Anafilaxis



Me encontraba clavado en la silla. Y sentía el Mundo desparramarse por mis manos como las lágrimas de un río que nace y muere al mismo tiempo. Esas lágrimas que caían como gotas de almendra, estaban cada una de ellas construidas con vocales y consonantes. Chocaban unas con otras y formaban palabras. Se derruían como el cemento avocado con estrépito contra el suelo, y el sonido que dejaban tras su paso corría como un eco centelleante y corpóreo de vida hacia mis oídos. 

Dicen que una palabra no existe si nadie la pronuncia. Tampoco tiene valor si en su movimiento ciclotímico nadie la escucha. Siquiera pensarla sirviera de algo. Toda palabra está cargada de propósito, y mal que nos pese, debemos aceptar su destino. 

No somos más que los carteros de la comunicación. Asumamos la realidad como una consecuencia ineludible de la vida misma. Y vivamos en consonancia con ello.

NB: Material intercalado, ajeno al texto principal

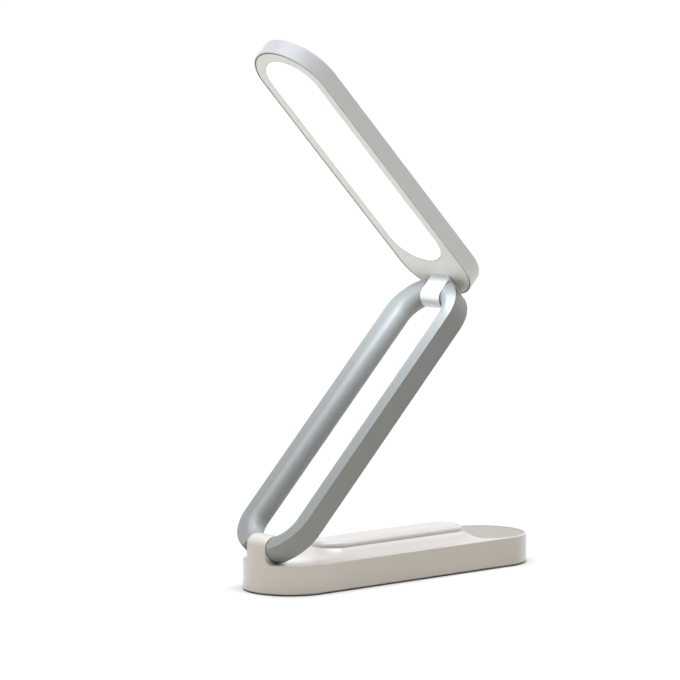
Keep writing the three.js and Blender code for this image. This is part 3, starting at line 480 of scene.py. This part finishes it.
def material(name, colour, roughness, metallic=0.0, grain=900.0, bump=0.15, depth=0.00002,
             mottle=0.015, spread=0.08, coat=0.0, coat_rough=0.12, stretch=None, emission=0.0):
    """A moulded or metal surface: slight mottling, painted shade in creases and seams, uneven gloss
    and a fine grain.
    """
    mat = bpy.data.materials.new(name)
    mat.use_nodes = True
    tree = mat.node_tree
    links = tree.links
    shader = tree.nodes["Principled BSDF"]
    shader.inputs["Metallic"].default_value = metallic
    shader.inputs["Coat Weight"].default_value = coat
    shader.inputs["Coat Roughness"].default_value = coat_rough
    if emission:
        shader.inputs["Emission Color"].default_value = srgb(OPAL_LIGHT)
        shader.inputs["Emission Strength"].default_value = emission

    place = add_node(tree, "ShaderNodeTexCoord")
    source = place.outputs["Object"]
    if stretch:
        scale = add_node(tree, "ShaderNodeMapping", Scale=stretch)
        links.new(source, scale.inputs["Vector"])
        source = scale.outputs["Vector"]
    broad = add_node(tree, "ShaderNodeTexNoise", Scale=MOTTLE_SCALE, Detail=3.0)
    links.new(source, broad.inputs["Vector"])
    fine = add_node(tree, "ShaderNodeTexNoise", Scale=grain, Detail=4.0, Roughness=0.6)
    links.new(source, fine.inputs["Vector"])

    base = srgb(colour)
    ramp = add_node(tree, "ShaderNodeValToRGB")
    darker, lighter = ramp.color_ramp.elements
    darker.position = 0.3
    darker.color = (*[c * (1 - mottle) for c in base[:3]], 1)
    lighter.position = 0.7
    lighter.color = (*[min(1, c * (1 + mottle)) for c in base[:3]], 1)
    links.new(broad.outputs["Fac"], ramp.inputs["Fac"])

    # Painted shade: an ambient occlusion node darkens the colour in creases, grooves and seams,
    # where shade falls.
    painted_crease_shade = add_node(tree, "ShaderNodeAmbientOcclusion", Distance=PAINTED_SHADE_REACH)
    painted_crease_shade.samples = PAINTED_SHADE_SAMPLES
    painted_shade_level = add_node(tree, "ShaderNodeMapRange", From_Min=0.25, From_Max=0.9, To_Min=0.3)
    links.new(painted_crease_shade.outputs["AO"], painted_shade_level.inputs["Value"])
    shade = add_node(tree, "ShaderNodeMixRGB", Fac=1.0)
    shade.blend_type = "MULTIPLY"
    links.new(ramp.outputs["Color"], shade.inputs["Color1"])
    links.new(painted_shade_level.outputs["Result"], shade.inputs["Color2"])
    links.new(shade.outputs["Color"], shader.inputs["Base Color"])

    smoothest = max(0.02, roughness - spread)
    roughest = min(1.0, roughness + spread)
    gloss = add_node(tree, "ShaderNodeMapRange", To_Min=smoothest, To_Max=roughest)
    links.new(fine.outputs["Fac"], gloss.inputs["Value"])
    links.new(gloss.outputs["Result"], shader.inputs["Roughness"])
    relief = add_node(tree, "ShaderNodeBump", Strength=bump, Distance=depth)
    links.new(fine.outputs["Fac"], relief.inputs["Height"])
    links.new(relief.outputs["Normal"], shader.inputs["Normal"])
    return mat


BASE_PLASTIC = material(
    "base_plastic", "dbd5cf", 0.36, grain=1400, bump=0.2, coat=0.7, coat_rough=0.2)
TOUCH_PLASTIC = material("touch_plastic", "b0a9a3", 0.42, grain=2200, bump=0.12)
ARM_PLASTIC = material(
    "arm_plastic", "919393", 0.48, grain=1400, bump=0.2, coat=0.25, coat_rough=0.15)
HEAD_PLASTIC = material("head_plastic", "e5e8ed", 0.38, grain=1400, bump=0.2)
BEZEL_PLASTIC = material("bezel_plastic", "eff1f4", 0.4, grain=1400, bump=0.2)
OPAL = material("opal_plastic", "ffffff", 0.5, grain=2600, bump=0.1, mottle=0.0, emission=0.6)
REFLECTOR = material("reflector_plastic", "f4f4f2", 0.55, bump=0.1)
RUBBER = material(
    "foot_rubber", "2c2c2c", 0.85, grain=2600, bump=0.5, depth=0.00006, mottle=0.12)
STEEL = material("plated_steel", "b4b7ba", 0.32, 0.95, grain=3000, bump=0.08)
PIN_STEEL = material("ground_steel", "b9bcbf", 0.25, 1.0, grain=2500, stretch=(1, 6, 1))
BALLAST = material("rolled_steel", "8f9296", 0.45, 0.9, grain=700, mottle=0.12)
BRASS = material("brass", "b89a5a", 0.35, 1.0, grain=1800, mottle=0.08)
BOARD = material("solder_mask", "1f5c3a", 0.4, grain=500, mottle=0.15, coat=0.3)
LIGHT_BOARD = material("white_board", "f0f0ee", 0.4)
CELL = material("shrink_wrap", "3f78a8", 0.35, grain=500, mottle=0.05, coat=0.2)
FOAM = material(
    "conductive_foam", "4a4a4c", 0.95, grain=1800, bump=0.7, depth=0.0002, mottle=0.25)
JACKET = material("wire_jacket", "1d1d1f", 0.5, grain=1500, mottle=0.1)

# The CAD nodes' materials by slot, which the nodes that no piece replaces show
SLOT_MATERIAL = {
    "base_shell": BASE_PLASTIC,
    "touch_panel": TOUCH_PLASTIC,
    "arm_shell": ARM_PLASTIC,
    "head_shell": HEAD_PLASTIC,
    "head_bezel": BEZEL_PLASTIC,
    "diffuser": OPAL,
    "reflector": REFLECTOR,
    "light_board": LIGHT_BOARD,
    "foot_rubber": RUBBER,
    "screw_steel": STEEL,
    "pin_steel": PIN_STEEL,
    "sleeve_brass": BRASS,
    "ballast_steel": BALLAST,
    "circuit_board": BOARD,
    "contact_foam": FOAM,
    "battery": CELL,
    "wire_jacket": JACKET,
}
node_slot = {row["node"]: row["material_slot"] for row in frame["record"]["subparts"]}
for name, node in frame["nodes"].items():
    node.data.materials.clear()
    node.data.materials.append(SLOT_MATERIAL[node_slot[name]])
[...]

Porque estar triste es un imperativo categórico que se sucede en el calendario repetidas veces, en repetidas fechas, en repetidos lugares de los días. Y quedarme atrapado como un ancla en mitad de un arrecife, sin dejar zarpar al barco de mi cuerpo por la inmensidad del océano, es un atributo de mi naturaleza; es casualidad y causalidad de mi salud: la dualidad de una enfermedad que es recordar y padecer dolor por ello.

Entonces muevo las manos hacia la mesa, y dejo llover almendras con sonido por mi habitación. Agarro vulnerable los retazos de un papel llamado fotografía donde tú apareces dibujada, y en cada curva de tu retrato adivino una cicatriz en mi pecho. Se me entrecorta la respiración, y con cada pausa de tiempo donde no cojo aire, advierto la delicadeza emocional de mi Mundo.

Estoy sufriendo un shock anafiláctico llamado Amor. Un duelo perpetuo que se origina en una fotografía que todavía huele a ti, que aun conserva tu tacto a través del óvalo de tus huellas, y que se clava como una rosa con espinas por la enramada de mi memoria.

Necesito ir al Hospital. Tengo que salvar mi vida. Entraré por la sección de Urgencias, porque pensar en ti y recordarte es una urgencia en mi vida tan grande como una sala de espera. Y cuando llegue al Hospital (que llegaré), y vean mi estado anímico (que lo verán), mi hábito comportamental emocional, entenderán que no tengo cura, pues el diagnóstico es claro, y la solución horrorosa.

Recordarte se convierte en mi tratamiento de choque, pues tú eres todos y cada uno de los síntomas de mi shock, y también la adrenalina que me devuelve el aliento.